— begin Recorded information —
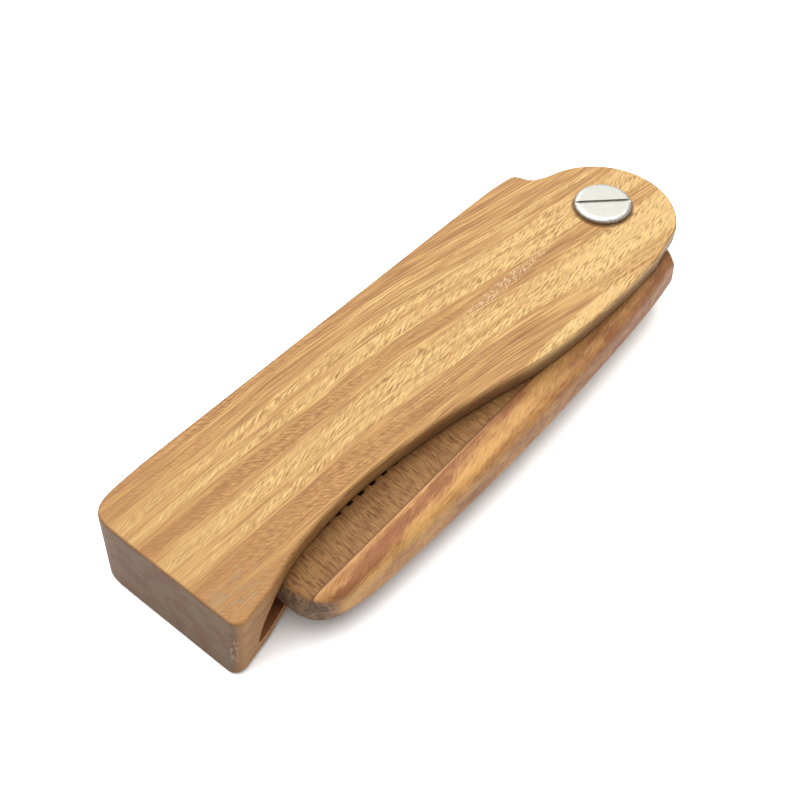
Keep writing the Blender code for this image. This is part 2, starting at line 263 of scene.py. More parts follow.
def add_object(name, mesh_data, material=None):
    mesh = bpy.data.meshes.new(name)
    mesh_data.to_mesh(mesh)
    mesh_data.free()
    obj = bpy.data.objects.new(name, mesh)
    bpy.context.scene.collection.objects.link(obj)
    if material:
        mesh.materials.append(material)
    mesh.shade_smooth()
    return obj


def extruded(name, corners, step):
    """A prism from a closed run of corners, drawn out along a step."""
    solid = bmesh.new()
    base = solid.faces.new([solid.verts.new(corner) for corner in corners])
    drawn = bmesh.ops.extrude_face_region(solid, geom=[base])["geom"]
    far = [item for item in drawn if isinstance(item, bmesh.types.BMVert)]
    bmesh.ops.translate(solid, verts=far, vec=step)
    bmesh.ops.recalc_face_normals(solid, faces=solid.faces)
    return add_object(name, solid)


def prism(name, outline, low, high):
    return extruded(name, [place(x, y, low) for x, y in outline], (0, 0, high - low))


def joined(name, parts):
    """One mesh from several cutters."""
    solid = bmesh.new()
    for part in parts:
        solid.from_mesh(part.data)
        bpy.data.objects.remove(part)
    return add_object(name, solid)


def turned(name, profile, material):
    """A body turned about the pivot axis. The profile runs from the axis round to the axis again."""
    solid = bmesh.new()
    points = [solid.verts.new(place(PIVOT[0] + r, PIVOT[1], z)) for r, z in profile]
    edges = [solid.edges.new(pair) for pair in zip(points, points[1:])]
    bmesh.ops.spin(solid, geom=points + edges, cent=place(*PIVOT, 0), axis=(0, 0, 1),
                   angle=math.tau, steps=ROUND_STEPS, use_merge=True)
    bmesh.ops.remove_doubles(solid, verts=solid.verts, dist=MERGE)
    bmesh.ops.recalc_face_normals(solid, faces=solid.faces)
    return add_object(name, solid, material)


def cut(obj, cutter, operation="DIFFERENCE"):
    modifier = obj.modifiers.new(cutter.name, "BOOLEAN")
    modifier.operation = operation
    modifier.solver = "EXACT"
    modifier.object = cutter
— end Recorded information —
All of the data must be returned exactly.

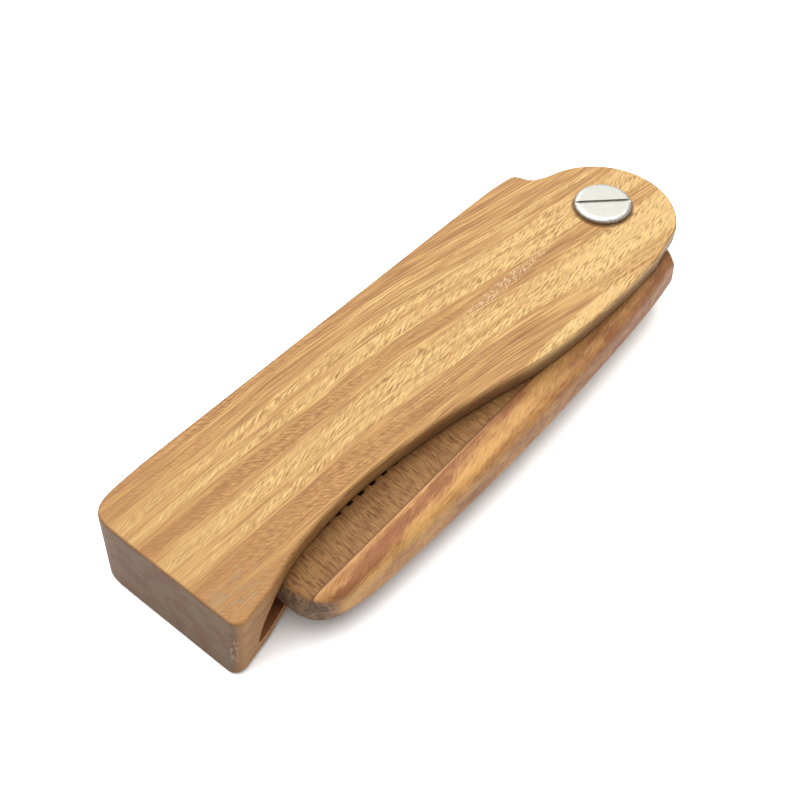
Keep writing the Blender code for this image. This is part 2, starting at line 263 of scene.py. More parts follow.
def add_object(name, mesh_data, material=None):
    mesh = bpy.data.meshes.new(name)
    mesh_data.to_mesh(mesh)
    mesh_data.free()
    obj = bpy.data.objects.new(name, mesh)
    bpy.context.scene.collection.objects.link(obj)
    if material:
        mesh.materials.append(material)
    mesh.shade_smooth()
    return obj


def extruded(name, corners, step):
    """A prism from a closed run of corners, drawn out along a step."""
    solid = bmesh.new()
    base = solid.faces.new([solid.verts.new(corner) for corner in corners])
    drawn = bmesh.ops.extrude_face_region(solid, geom=[base])["geom"]
    far = [item for item in drawn if isinstance(item, bmesh.types.BMVert)]
    bmesh.ops.translate(solid, verts=far, vec=step)
    bmesh.ops.recalc_face_normals(solid, faces=solid.faces)
    return add_object(name, solid)


def prism(name, outline, low, high):
    return extruded(name, [place(x, y, low) for x, y in outline], (0, 0, high - low))


def joined(name, parts):
    """One mesh from several cutters."""
    solid = bmesh.new()
    for part in parts:
        solid.from_mesh(part.data)
        bpy.data.objects.remove(part)
    return add_object(name, solid)


def turned(name, profile, material):
    """A body turned about the pivot axis. The profile runs from the axis round to the axis again."""
    solid = bmesh.new()
    points = [solid.verts.new(place(PIVOT[0] + r, PIVOT[1], z)) for r, z in profile]
    edges = [solid.edges.new(pair) for pair in zip(points, points[1:])]
    bmesh.ops.spin(solid, geom=points + edges, cent=place(*PIVOT, 0), axis=(0, 0, 1),
                   angle=math.tau, steps=ROUND_STEPS, use_merge=True)
    bmesh.ops.remove_doubles(solid, verts=solid.verts, dist=MERGE)
    bmesh.ops.recalc_face_normals(solid, faces=solid.faces)
    return add_object(name, solid, material)


def cut(obj, cutter, operation="DIFFERENCE"):
    modifier = obj.modifiers.new(cutter.name, "BOOLEAN")
    modifier.operation = operation
    modifier.solver = "EXACT"
    modifier.object = cutter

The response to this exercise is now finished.